I stopped using the phrase "single-origin" when talking about chocolate a long time ago because, for me, it's no longer either meaningful nor helpful. I now just use the single word "origin." An origin chocolate is one where the place where the beans come from is indicated on the label.
The origin may be big - an entire country: Venzuela. It could be a region: Carenero, Sur del Lago (by Lake Maracaibo), Ocumare. It could be small: a village/community (Chuao) or a farm (Hacienda Concepcion, Hacienda San Jose).
Is a chocolate a single-origin chocolate if it is a blend of beans from two different growing areas of the same country? It might be if your definition of the origin is an entire country. Otherwise not.
Another nuance to consider for companies adding cocoa butter to their chocolate: To be a "true" single origin the cocoa butter has to come from the same place that the beans come from. It's not single-origin if the beans are grown in Venezuela and the cocoa butter is Ghanaian deodorized.
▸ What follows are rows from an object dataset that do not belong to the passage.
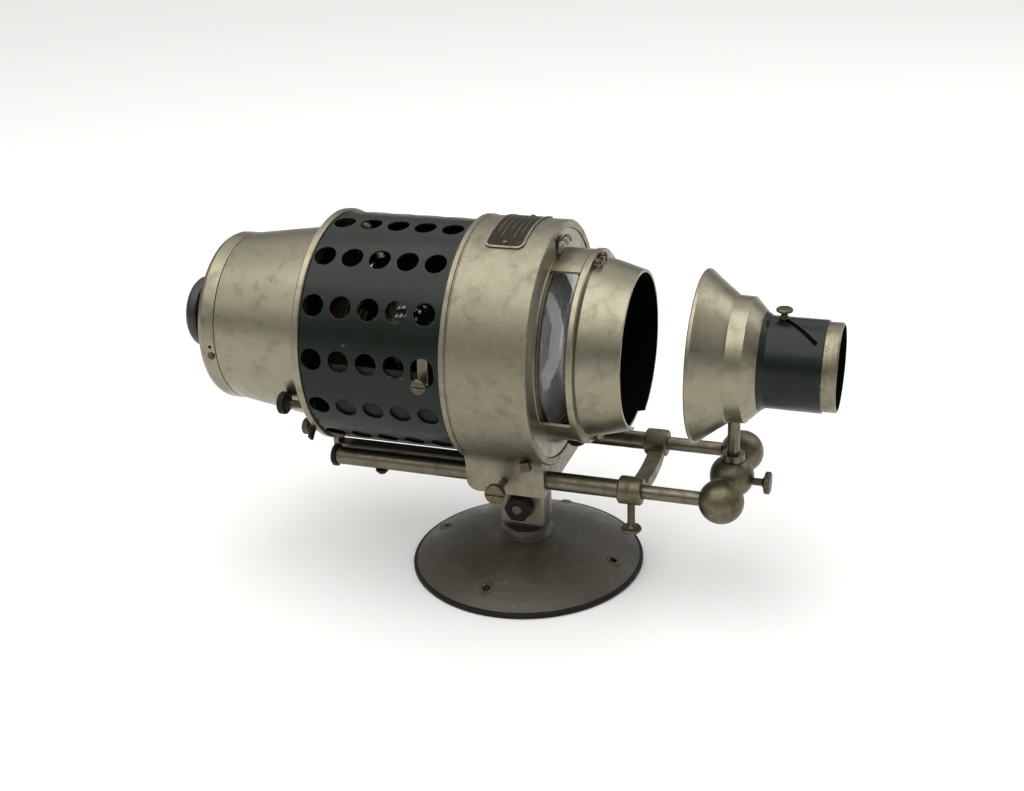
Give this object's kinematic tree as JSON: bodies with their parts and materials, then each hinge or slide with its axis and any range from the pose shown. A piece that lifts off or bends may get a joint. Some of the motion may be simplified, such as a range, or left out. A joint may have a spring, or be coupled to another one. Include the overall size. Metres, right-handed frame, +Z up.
{
  "type": "magic lantern",
  "caption": "Lantern-slide projector: vented lamp house on a tilting stand, condenser and slide stage, and a focusing lens with a hood on sliding rails.",
  "frame": {"origin": "centre of the round base, on its underside", "axes": "+X towards the lens along the optical axis, +Z up, -Y the side with the tilt nut and the rail clamp screw"},
  "size_m": [0.4654, 0.1728, 0.2566],
  "materials": {
    "casting": "pitted grey casting",
    "nickel": "worn nickel plate",
    "steel": "dull worn steel",
    "enamel": "dark green-black gloss enamel, worn at the edges",
    "black": "blackened metal",
    "bronze": "dark grey-brown paint, rubbed",
    "brass": "tarnished brass",
    "plate": "etched plate with a dark field",
    "bakelite": "black moulded plastic",
    "mirror": "polished concave mirror",
    "glass": "clear optical glass"
  },
  "bodies": {
    "stand": {"base_plate": "bronze", "base_rim": "black", "tilt_post": "bronze", "post_screws": "steel"},
    "head": {"front_casting": "casting", "tilt_bolt": "steel", "tilt_washers": "steel", "tilt_nut": "black", "name_plate": "plate", "plate_screws": "brass", "vent_sleeve": "enamel", "rear_ring": "nickel", "heat_shield": "enamel", "rear_can": "nickel", "rear_cap": "nickel", "cap_screws": "steel", "brace_bars": "steel", "condenser_cell": "steel", "rear_condenser": "glass", "condenser_spacer": "steel", "front_condenser": "glass", "condenser_ring": "steel", "cell_set_screw": "steel", "clamp_strap": "steel", "slide_stage": "nickel", "stage_screws": "steel", "carrier_spring": "nickel"},
    "rail_screw": {"rail_clamp_screw": "brass"},
    "stage_screw": {"stage_knob": "black"},
    "cell_screw": {"cell_clamp_screw": "steel"},
    "lamp_screw_a": {"lamp_screw_upper": "black"},
    "lamp_screw_b": {"lamp_screw_lower": "steel"},
    "latch": {"can_latch": "black"},
    "lamp_carriage": {"rear_knob": "bakelite", "lamp_tube": "brass", "lamp_socket": "brass", "lamp_base": "brass", "lamp_bulb": "glass", "reflector": "mirror", "reflector_bracket": "steel"},
    "rails": {"rail_tubes": "steel", "tube_end_caps": "black", "tube_stop_screws": "black", "rail_yoke": "casting"},
    "yoke_screw": {"yoke_clamp_screw": "steel"},
    "rods": {"inner_rods": "steel", "end_balls": "casting", "cross_rods": "steel", "centre_ball": "casting"},
    "ball_screw": {"ball_clamp_screw": "steel"},
    "lens_lift": {"post_collar": "steel"},
    "lens_head": {"lens_post": "steel", "lens_hood": "nickel", "focus_tube": "enamel"},
    "focus_carriage": {"front_lens": "glass", "rear_lens": "glass", "lens_rings": "black"},
    "focus_barrel": {"lens_barrel": "nickel", "focus_screw": "steel"}
  },
  "joints": [
    {"name": "tilt", "type": "hinge", "parent": "stand", "child": "head", "pos_m": [0, 0, 0.05], "axis": [0, -1, 0], "range_deg": [-15, 20]},
    {"name": "rail_slide", "type": "slide", "parent": "head", "child": "rails", "axis": [1, 0, 0], "range_m": [-0.01, 0.06]},
    {"name": "rod_slide", "type": "slide", "parent": "rails", "child": "rods", "axis": [1, 0, 0], "range_m": [-0.015, 0.08]},
    {"name": "lens_lift_slide", "type": "slide", "parent": "rods", "child": "lens_lift", "axis": [0, 0, 1], "range_m": [0, 0.008]},
    {"name": "lens_swivel", "type": "hinge", "parent": "lens_lift", "child": "lens_head", "pos_m": [0.1485, 0, 0.11], "axis": [0, 0, 1], "range_deg": [-10, 10]},
    {"name": "focus_slide", "type": "slide", "parent": "lens_head", "child": "focus_carriage", "axis": [1, 0, 0], "range_m": [0, 0.02]},
    {"name": "focus_turn", "type": "hinge", "parent": "focus_carriage", "child": "focus_barrel", "pos_m": [0.178, 0, 0.172], "axis": [1, 0, 0], "range_deg": [0, 36.5]},
    {"name": "lamp_slide", "type": "slide", "parent": "head", "child": "lamp_carriage", "axis": [1, 0, 0], "range_m": [-0.015, 0.01]},
    {"name": "rail_screw_turn", "type": "hinge", "parent": "head", "child": "rail_screw", "pos_m": [0.001, -0.05, 0.0863], "axis": [0, -1, 0], "continuous": true},
    {"name": "stage_knob_turn", "type": "hinge", "parent": "head", "child": "stage_screw", "pos_m": [0.039, 0, 0.1], "axis": [0, 0, -1], "continuous": true},
    {"name": "cell_screw_turn", "type": "hinge", "parent": "head", "child": "cell_screw", "pos_m": [-0.0402, -0.07995, 0.16928], "axis": [0, -0.9994, -0.034], "continuous": true},
    {"name": "lamp_screw_a_turn", "type": "hinge", "parent": "head", "child": "lamp_screw_a", "pos_m": [-0.133, -0.06763, 0.13754], "axis": [-1, 0, 0], "continuous": true},
    {"name": "lamp_screw_b_turn", "type": "hinge", "parent": "head", "child": "lamp_screw_b", "pos_m": [-0.133, -0.03795, 0.10627], "axis": [-1, 0, 0], "continuous": true},
    {"name": "latch_turn", "type": "hinge", "parent": "head", "child": "latch", "pos_m": [-0.133, -0.0546, 0.11928], "axis": [1, 0, 0], "range_deg": [0, 60]},
    {"name": "yoke_screw_turn", "type": "hinge", "parent": "rails", "child": "yoke_screw", "pos_m": [0.0875, -0.038, 0.075], "axis": [0, 0, -1], "continuous": true},
    {"name": "ball_screw_turn", "type": "hinge", "parent": "rods", "child": "ball_screw", "pos_m": [0.165, 0, 0.0838], "axis": [1, 0, 0], "continuous": true}
  ],
  "couplings": [
    {"joint": "focus_turn", "follows": "focus_slide", "rad_per_m": 31.416}
  ]
}
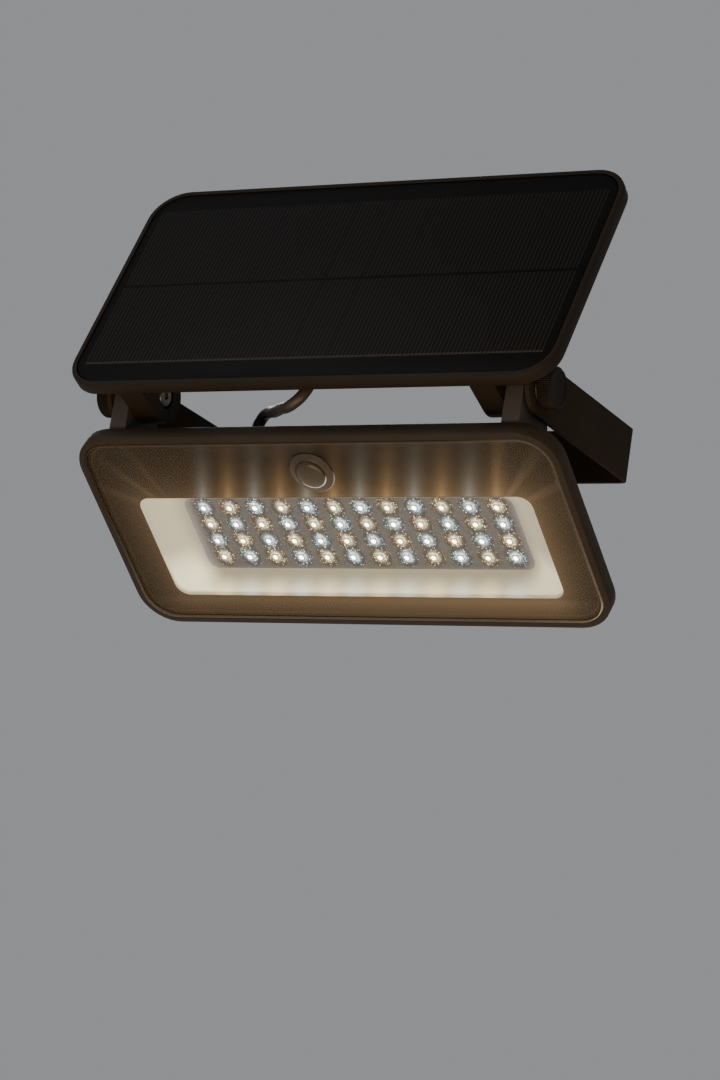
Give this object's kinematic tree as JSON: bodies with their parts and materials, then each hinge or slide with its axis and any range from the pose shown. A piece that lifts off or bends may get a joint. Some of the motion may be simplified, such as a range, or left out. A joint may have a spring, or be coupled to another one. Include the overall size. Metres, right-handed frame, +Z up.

If you really wanted to be picky about it, a "true" single origin would have ALL of the ingredients come from the same origin. Should a "single-origin" from the Dominican Republic be made with Dominican sugar?
Finally, a varietal name is not an origin and can be confusing. Ocumare is also a varietal - and they grow in other places besides Ocumare. (I've seen them in a gene bank in Bolivia - at least they were identified as Ocumare, but that's another story.)
In the end, you have to trust everyone in the supply chain to be telling the truth. Traceability is supposed to be part of agri- and social certifications. Does that mean that accidents and fraud don't happen? Of course not.
Sebastian is totally right about genetic variability within a pod. It depends, from what I have been told, on how many times the flower has been successfully fertilized. This more times, the greater the genetic diversity within the pod. From what I have been told, cacao is nearly unique, if not unique in this respect.